Jackson is a states’ rights believer to the core, while Adams calls for:

  • A strong national government dedicated to advancing interests common across all citizens;
  • More infrastructure projects – roads, bridges, canals, railroads – to support the domestic economy;
  • Educational upgrades (more universities) and “cultural and scientific advancement”;
  • Continued exploration and acquisition of land west of the Mississippi;
  • A 50%+ tariff on select foreign imports, to support domestic manufacturers, and fund spending.
  • A powerful central US Bank, to insure available credit and a stable currency.
  • Caution around issues related to Indian affairs and the future of slavery.
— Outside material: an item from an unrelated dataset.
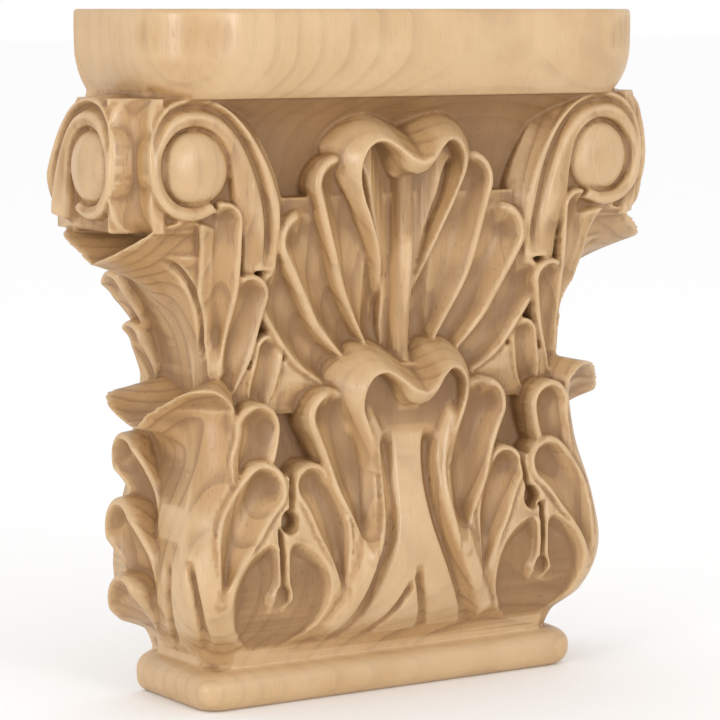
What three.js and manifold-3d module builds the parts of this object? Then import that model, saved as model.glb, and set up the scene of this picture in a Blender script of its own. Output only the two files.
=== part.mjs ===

Sitting Vice-President John C. Calhoun abandons Adams to run with Jackson, while Treasury Secretary Richard Rush joins the President.  

Despite residual tensions from the 1820 Missouri Compromise and a smattering of early reform rhetoric from the Second Awakening, the issue of slavery is largely ignored in the campaign.

1828

The Race Is Marred By Mudslinging And With Dire Results

Predictably the race quickly erodes from policy debates to vicious personal attacks. 

Jackson’s campaign is run by Senator Martin Van Buren of New York, an organizational genius who, between 1826 and 1828, turns the Democratic Party, initially called “The Democracy,” into the well-oiled election machine it becomes. In backing Jackson, Van Buren lays the groundwork for succeeding him down the road.  

Van Buren’s strategy is clever. The goal lies in linking the old and eroding Virginia political junta with the new and upcoming New Yorkers to form a South-North base that will be unbeatable – especially when the Westerner Jackson is added to the mix. 

His tactics are raucous in character and efficient in execution.  

Democratic Party newspapers paint Adams as part of an elite eastern clique, out of touch with the common man, and intent on lining their own pockets. His strait-laced moral character is then called into question. First for wasting taxpayer money on “gambling devices” for the White House – a charge which boils down to Adams’ purchase of a chess set and a billiards table. Then for “procuring” an American woman for Tsar Alexander I to secure his friendship while serving in Moscow.  

Van Buren also makes widespread promises of federal patronage jobs, mirroring his successful patronage tactics in New York.

Needless to say, the staid Adams is no match for the garrulous Van Buren and Jackson. He even  continues to view public campaigning as beneath the dignity of candidates for high office.  

Nonetheless, his surrogates are eager to assail Jackson, and they do so with no holds barred. Their goal is to paint him as temperamentally and morally unfit to be president. His long record of violent behavior is cited:

  • 1806 kills James Dickinson in a duel over a horse racing wager
  • 1806 attempts to stab his former business partner on the street in Nashville
  • 1813 wounded in saloon shoot-out with Jesse and Thomas Hart Benton
  • 1814 accused of murdering Indian non-combatants at Battle of Horseshoe Bend
  • 1815 approves execution of six American militiamen for stealing food during campaign around Mobile;
  • 1818 executes two British nationals in Florida accused of selling guns to local tribes
John C, Quincy Adams 3
John Q. Adams

Several of these incidents are disseminated by one John Binns, a Philadelphia newspaperman, in what become known as “Coffin Handbills” – poster boards headed by hand-drawn caskets meant to represent the General’s murdered victims.

The attacks turn even uglier from there.

Jackson is first pictured as a wanton slave-trader, and then as an adulterer.

The latter charge stems from his marriage in 1791 to Rachel Donelson Robards, after she had applied for a divorce from her first husband. When court records show that the decree was not officially granted until 1993, Jackson and Rachel are labelled adulterers. Again, it is a journalist, Charles Hammond of the Cincinnati Gazette, who publicizes the story, with his own editorial take:

Ought a convicted adulteress and her paramour husband be placed in the highest offices  of this free and Christian land?

Jackson responds publicly to the slander, but Rachel feels that her reputation is lost for good and her health deteriorates. She dies of a heart attack on December 22, 1828, before her husband is  inaugurated.  

By that time civil discourse between the two parties has given way to outright mudslinging.